For money to be real money, it needs fungibility: one sat is as good as another, no questions asked.

But Bitcoin? It’s about as fungible as a snowflake in hell. Every transaction is a public spectacle on the blockchain. Tools like Chainalysis let governments and hackers trace your spends back to your grandma’s bingo winnings. Tainted coins? Exchanges blacklist them. Privacy? A joke, unless you’re willing to tumble your UTXOs like a paranoid launderer.

Enter the real rebels: Monero. Ring signatures, stealth addresses, confidential transactions: XMR makes every coin identical, untraceable, untouchable. It’s cash as it should be: Private by default, fungible without friction. Bitcoin preaches freedom but delivers surveillance capitalism. Monero? It delivers. No wonder it’s been de-listed from every major exchange except soon-to-delist Kraken. Big Finance doesn’t like that.

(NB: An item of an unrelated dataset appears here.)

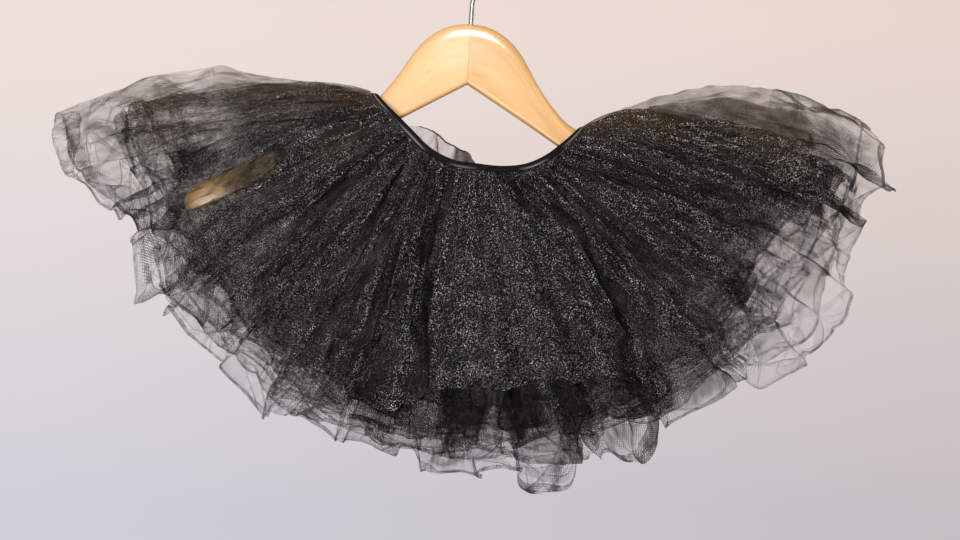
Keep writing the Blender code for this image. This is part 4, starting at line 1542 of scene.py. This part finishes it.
UNDER_BUNCHES = strands(
    (FRONT, 2, 3.5, ((-0.985, 225), (-0.975, 195), (-0.95, 155), (-0.95, 125), (-0.965, 90))),
    (FRONT, 1.7, 3, ((-0.975, 255), (-0.95, 225), (-0.905, 205), (-0.9, 180), (-0.87, 130),
         (-0.855, 100))),
    (FRONT, 1.8, 3, ((-0.975, 250), (-0.915, 246), (-0.85, 238), (-0.775, 225), (-0.72, 219))),
    (FRONT, 1.5, 2.5, ((-0.945, 245), (-0.875, 235), (-0.825, 224), (-0.8, 206))),
    (FRONT, 2, 3.5, ((-0.715, 220), (-0.62, 207), (-0.565, 225))),
    (FRONT, 1.8, 3, ((-0.71, 224), (-0.68, 233), (-0.63, 221))),
    (BOTH, 1.2, 1, ((1, 30), (1, 110), (0.998, 175), (0.99, 215), (0.94, 222))),
    (FRONT, 1.6, 2, ((0.985, 60), (0.975, 115), (0.985, 160), (0.985, 200), (0.965, 220))),
    (FRONT, 1.6, 2.5, ((0.965, 50), (0.955, 95), (0.96, 130))),
    (BOTH, 1, 0.8, ((-0.998, 25), (-0.998, 90), (-0.995, 150), (-0.99, 200))),
    (FRONT, 1.2, 2, ((-0.985, 70), (-0.993, 112), (-0.988, 135), (-0.975, 165))),
    (FRONT, 1.2, 2, ((-0.99, 128), (-0.97, 112), (-0.955, 95))),
    (FRONT, 2, 3, ((0.915, 207), (0.87, 211), (0.845, 220), (0.865, 230))),
    (FRONT, 2, 3, ((0.8, 222), (0.78, 232), (0.725, 228), (0.675, 232), (0.61, 221), (0.51, 226))),
    (FRONT, 2.2, 3.5, ((-0.04, 182), (-0.025, 207), (-0.045, 232), (-0.02, 242))),
    (FRONT, 2, 3.5, ((0.02, 182), (0.02, 218), (-0.03, 236))),
    (FRONT, 2.2, 3.5, ((0.09, 184), (0.09, 219), (0.075, 236), (0.09, 248), (0.125, 252))),
    (FRONT, 2.4, 4, ((0.18, 188), (0.185, 217), (0.165, 235), (0.15, 257))),
    (FRONT, 1.8, 3.5, ((0.17, 262), (0.185, 240), (0.185, 215))),
    (FRONT, 1.8, 3, ((0.21, 206), (0.275, 222), (0.265, 240), (0.27, 250))),
    (FRONT, 2, 3.5, ((0.33, 225), (0.315, 242), (0.29, 258))),
    (BACK, 2.2, 3, ((-0.62, 200), (-0.58, 225), (-0.61, 240))),
    (BACK, 2.2, 3, ((-0.3, 195), (-0.27, 220), (-0.31, 244))),
    (BACK, 2.2, 3, ((0.06, 190), (0.03, 220), (0.07, 246))),
    (BACK, 2.2, 3, ((0.45, 190), (0.5, 222), (0.47, 240))),
)
# strands that only hide the arm: more plies, with no ridge and no painted shade
CLOAKS = tuple(Bunch(Line(FRONT, through), width, plies, dull=0.0) for width, plies, through in (
    (12, 3, ((0.69, 20), (0.7, 90), (0.7, 165))),
    (6, 2, ((-0.72, 20), (-0.71, 80), (-0.715, 130))),
    (5, 3, ((-0.79, 10), (-0.775, 60))),
))
TONGUES = tuple(Tongue(FRONT, *row) for row in (
    (0.135, 0.045, 8), (0.199, 0.023, -40), (0.292, 0.034, 18), (0.35, 0.028, -18),
    (0.43, 0.03, 6), (0.565, 0.035, 14), (0.715, 0.028, 9), (0.945, 0.056, 17), (-0.02, 0.055, 5),
    (-0.115, 0.022, -11), (-0.42, 0.035, 12), (-0.625, 0.02, -15), (-0.675, 0.025, 11),
    (-0.752, 0.018, -11))
) + tuple(Tongue(BACK, *row) for row in (
    (-0.35, 0.06, 8), (0.24, 0.05, -10)))
HUMPS = tuple(Hump(*row) for row in (
    (-1, 119, 26, 6.5), (-1, 148, 50, 6), (1, 120, 70, 4)))
# the hollow under the dome's lip: more plies with painted shade, and two spots where the net parts
HOLLOW = spots(FRONT,
    (-0.005, 0.035, 196, 22), (0.1, 0.045, 194, 22), (0.2, 0.03, 198, 22),
    (-0.17, 0.05, 196, 20, 2), (0.34, 0.06, 200, 16, 2), (0.045, 0.012, 205, 18, -0.5),
    (0.155, 0.012, 205, 18, -0.5))
TIP = spots(FRONT, (-0.742, 0.032, 164, 18, -0.9), (-0.76, 0.014, 122, 24, -0.28))
# knots of net: more plies with painted shade
KNOTS = spots(FRONT,
    (-0.81, 0.02, 166, 14, 1.5), (-0.815, 0.028, 160, 20, 2.5), (-0.78, 0.02, 210, 9, 2),
    (-0.56, 0.02, 205, 10, 2), (0.62, 0.05, 190, 20, 1.5))
RIGHT = spots(BOTH,
    (0.755, 0.078, 206, 34, -0.62), (0.67, 0.05, 235, 18, -0.5), (0.55, 0.03, 238, 12, -0.4))
LEFT = spots(BOTH, (-0.93, 0.07, 232, 22, -0.25), (-0.68, 0.03, 238, 16, -0.45))
LEFT_HUMP = spots(BOTH, (-0.985, 0.022, 135, 32, -0.3))
SCALLOP = spots(BOTH, (0.7, 0.1, 252, 24, -0.3), (0.565, 0.04, 250, 14, -0.4))
THINNER = spots(BOTH,
    (-0.915, 0.035, 150, 30, -0.45), (-0.852, 0.02, 140, 12, -0.6), (0.955, 0.03, 70, 30, -0.3),
    (0.993, 0.009, 112, 34, -0.3)) + spots(FRONT, (-0.695, 0.02, 142, 11, -0.35))
# more plies, with painted shade on them
VEIL = spots(FRONT,
    (0.88, 0.048, 218, 20, 1.3), (-0.765, 0.035, 200, 15, 1), (0.955, 0.017, 145, 28, 3.2),
    (-0.92, 0.036, 213, 15, 1.5), (-0.965, 0.018, 231, 10, 1), (0.438, 0.032, 215, 12, 3.8),
    (0.28, 0.032, 227, 10, 2.6), (0.74, 0.055, 220, 12, 1.7), (-0.526, 0.02, 201, 12, 2.4),
    (0.547, 0.02, 204, 12, 1.3), (0.941, 0.018, 194, 14, 1.3), (-0.555, 0.016, 215, 8, 1),
    (-0.044, 0.016, 230, 10, 1))
PARTED = spots(BOTH,
    (0.213, 0.015, 228, 18, -0.65), (-0.475, 0.024, 210, 12, -0.65),
    (-0.35, 0.025, 236, 11, -0.65), (-0.222, 0.022, 219, 16, -0.6), (0.35, 0.022, 228, 15, -0.6),
    (0.15, 0.028, 232, 9, -0.5), (0.981, 0.012, 212, 34, -0.5), (-0.63, 0.022, 226, 14, -0.55),
    (-0.134, 0.018, 217, 12, -0.45))
STILLS = spots(BOTH, (0.7, 0.15, 262, 44, -0.85), (-0.93, 0.1, 250, 44, -0.7))


def tiers() -> tuple[NetTier, ...]:
    """The three tiers from the inside out, two of them with a second, shorter ply."""
    return (
        NetTier("under_net", 0, UNDER_HEM, (1.9, 0.26), UNDER_PLIES, 100, tongues=TONGUES,
                bunches=UNDER_BUNCHES, humps=HUMPS, stills=STILLS,
                shades=TIP + RIGHT + LEFT + SCALLOP + THINNER + LEFT_HUMP + VEIL + PARTED),
        NetTier("under_net", 0, shorter(UNDER_HEM, UNDER_CUT), (1.8, 0.24), UNDER_PLIES, 150,
                ply=1, inset=(0.03, 0.06), thin=0.8, pressed=0.5, humps=HUMPS,
                shades=HOLLOW + TIP + RIGHT + LEFT + THINNER + LEFT_HUMP + PARTED),
        NetTier("middle_net", 1, MIDDLE_HEM, (1.85, 0.235), MIDDLE_PLIES, 200,
                inset=(0.05, 0.10), bunches=MIDDLE_BUNCHES,
                shades=HOLLOW + TIP + RIGHT + THINNER + PARTED),
        NetTier("middle_net", 1, shorter(MIDDLE_HEM, MIDDLE_CUT), (1.75, 0.225), MIDDLE_PLIES,
                250, ply=1, inset=(0.04, 0.08), thin=0.7, pressed=0.4,
                shades=HOLLOW + TIP + KNOTS + RIGHT + THINNER),
        NetTier("top_net", 2, TOP_HEM, (1.9, 0.20), TOP_PLIES, 300, panel=Panel(),
                inset=(0.055, 0.11), pressed=0.8, creases=CREASES, bunches=TOP_BUNCHES + CLOAKS,
                shades=TIP + KNOTS + RIGHT + THINNER),
    )


def main() -> None:
    """Build the skirt from the inside out, then the hanger and the studio."""
    logging.basicConfig(level=logging.INFO, format="%(name)s %(message)s")
    net = hexagon_net()
    Waistband().build(ElasticFinish().material())
    for tier in tiers():
        turn = 0.21 * (tier.layer + 1) + 0.4 * tier.ply
        tier.build(NetFinish(f"{tier.name}_finish_{tier.ply}", net, turn).material())
    NetHeading().build(NetFinish("heading_finish", net, 0.5).material())
    hanger = Hanger()
    hanger.arm("hanger_arm_left", -1, WoodFinish("beech_left").material())
    hanger.arm("hanger_arm_right", 1, WoodFinish("beech_right", pale=(0.465, 0.268, 0.076),
                                                 shift=0.37).material())
    hanger.hook(WireFinish().material())
    Studio().build()


if __name__ == "__main__":
    main()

Who runs this show, anyway?

Not Satoshi’s ghost. It’s the miner pools—AntPool, F2Pool, Foundry—controlling 70%+ of hash rate, colluding on fees and forks. And the hardware kings like Bitmain, churning ASICs that lock out hobbyists. It’s a cartel masquerading as code, a scam where the house always wins.

So, Is It a Good Investment?

(Spoiler: Decide for Yourself) Here’s the million-sat question: Is Bitcoin a good investment? So far? Hell yes. From $0.0008 in 2010 to $60K+ today, it’s minted more paper billionaires than a Vegas jackpot. Momentum is a mofo: network effects, institutional FOMO, and that halving hype cycle keep the price pumping like a dopamine drip.

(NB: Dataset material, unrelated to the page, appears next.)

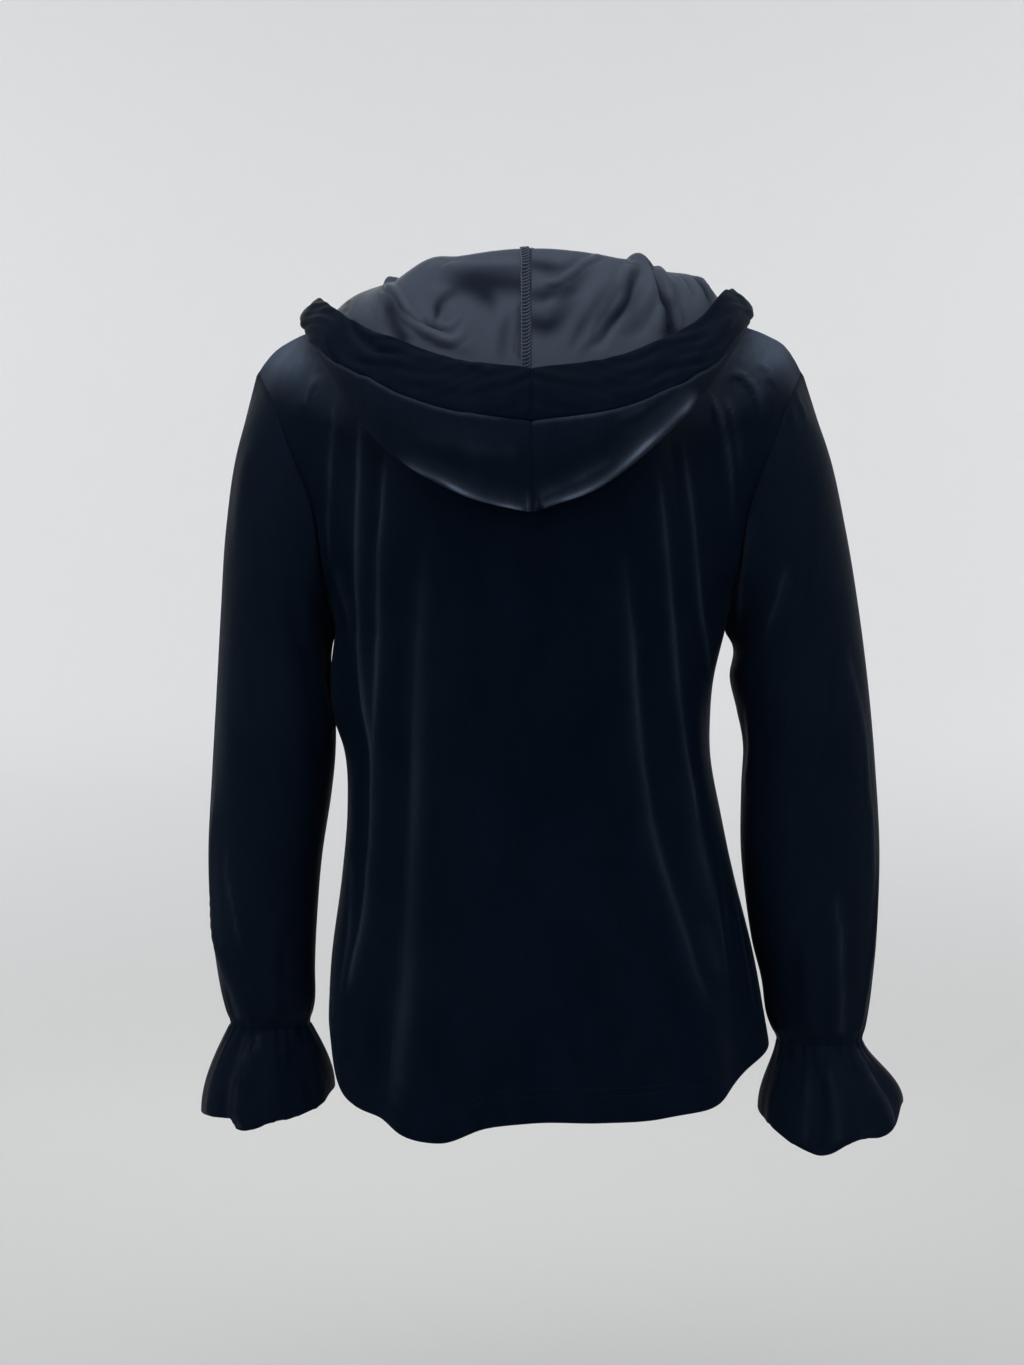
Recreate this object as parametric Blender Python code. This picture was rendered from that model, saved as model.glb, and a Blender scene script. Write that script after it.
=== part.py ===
"""A hooded jacket in stretch velvet, hollow and in its worn shape, with the hood down.

Metres, +Z up. The front of the jacket faces -Y and the wearer's left is at +X. The origin is the
middle of the neck opening at the height of the nape seam, where the wearer's shoulders hold it.

Each cloth piece is one wall: a grid of points on its outer face, worked out from the sections in the
tables below, and the same grid moved in by the cloth's thickness. Pieces meet with a seam gap.
"""

import math

import bmesh
import bpy
import numpy as np
from mathutils import Matrix

# Cloth
CLOTH = 0.0016  # thickness of the velvet
HEM_FOLD = 0.0010  # how much thicker a turned hem is
HEM_HEIGHT = 0.020
SEAM = 0.00015  # each piece stops this short of its seam line
BAND_WIDTH = 0.044  # hood band, from its seam to the face edge
BAND_THICKNESS = 2 * CLOTH
BAND_CROWN = 0.0012  # how far the band's middle stands out

# Body
UNDERARM_Z = -0.278
UNDERARM_X = 0.155
RING_POWER = 2.3  # 2 is an ellipse, more is squarer
ZIP_GAP = 0.0065  # half the width left open between the two fronts

# Grid sizes
NECK_COLUMNS = 9
SHOULDER_COLUMNS = 6
LOWER_ROWS = 12
ARMHOLE_ROWS = 10
SLEEVE_RINGS = 19
RUFFLE_COLUMNS = 44
RUFFLE_RINGS = 6
HOOD_ROWS = 20
BAND_ROWS = 6
ZIP_ROWS = 14

# The body below the underarm. left and right are the side seams' x, back and front the depths.
BODY_SECTIONS = {
    "height": (-0.680, -0.610, -0.534, -0.470, -0.422, -0.374, -0.330, UNDERARM_Z),
    "left": (0.174, 0.166, 0.157, 0.148, 0.144, 0.1475, 0.1552, UNDERARM_X),
    "right": (0.202, 0.191, 0.178, 0.162, 0.151, 0.1425, 0.1445, UNDERARM_X),
    "back": (0.136, 0.129, 0.118, 0.108, 0.105, 0.107, 0.112, 0.118),
    "front": (0.130, 0.125, 0.119, 0.113, 0.112, 0.116, 0.123, 0.128),
}

# From the underarm (share 0) to the shoulder (share 1): the middle of each panel, and its armhole.
RISE = {
    "share": (0.0, 0.2, 0.4, 0.6, 0.8, 1.0),
    "back_y": (0.118, 0.119, 0.113, 0.098, 0.077, 0.055),
    "back_z": (UNDERARM_Z, -0.205, -0.145, -0.088, -0.038, 0.0),
    "front_y": (0.128, 0.130, 0.128, 0.122, 0.114, 0.105),
    "front_z": (UNDERARM_Z, -0.240, -0.206, -0.174, -0.145, -0.118),
    "armhole_z": (UNDERARM_Z, -0.238, -0.186, -0.140, -0.098, -0.0716),
    "back_armhole_x": (UNDERARM_X, 0.161, 0.168, 0.186, 0.203, 0.218),
    "back_armhole_y": (0.0, 0.046, 0.061, 0.058, 0.038, 0.0),
    "front_armhole_x": (UNDERARM_X, 0.157, 0.163, 0.177, 0.198, 0.218),
    "front_armhole_y": (0.0, 0.044, 0.058, 0.056, 0.038, 0.0),
}
SHOULDER_SEAM = {
    "x": (0.088, 0.130, 0.165, 0.190, 0.206, 0.218),
    "left": (-0.012, -0.026, -0.038, -0.0485, -0.0595, -0.0716),
    "right": (-0.012, -0.024, -0.033, -0.0420, -0.0525, -0.0716),
}
ARMHOLE_MIDDLE_Z = -0.176

# Height of the shirt-tail hem, by how far across it is: the wearer's left is positive.
BACK_HEM = {
    "across": (-0.210, -0.191, -0.175, -0.158, -0.139, -0.122, -0.095, -0.050, 0.0,
               0.034, 0.064, 0.090, 0.113, 0.126, 0.140, 0.150, 0.166, 0.180),
    "height": (-0.600, -0.6046, -0.612, -0.620, -0.6306, -0.635, -0.639, -0.6405, -0.6404,
               -0.646, -0.6567, -0.649, -0.636, -0.630, -0.618, -0.602, -0.587, -0.582),
}
FRONT_HEM = {
    "across": (-0.210, -0.191, -0.170, -0.140, -0.100, -0.050, 0.0, 0.050, 0.100, 0.140, 0.166, 0.180),
    "height": (-0.602, -0.6046, -0.611, -0.620, -0.627, -0.628, -0.624, -0.628, -0.624, -0.606, -0.587, -0.582),
}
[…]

But intrinsic value? That’s where the fairy tale crashes. Currencies have never been a solid bet; they don’t produce anything—no dividends, no yields, just vibes and volatility. Gold at least makes pretty jewelry and has physical properties which are used in electronics, prothesis, etc.

Bitcoin? It’s scarcity theater: 21 million cap enforced by code that’s one quantum computer away from checkmate. Unique? Scarce? Please. There are thousands of cryptocurrencies now, each with their own caps, twists, and tribes. Ethereum’s smart contracts? Solana’s speed? Cardano’s academia? Bitcoin doesn’t stand out beyond its first-mover fog and cultish brand.

It’s the MySpace of money: Nostalgic, dominant once, but creaking under the weight of better apps. Decide for yourself. If you’re chasing the rush, HODL on at your own peril. But if you want money, real, usable, private cash: look beyond the emperor’s new coin.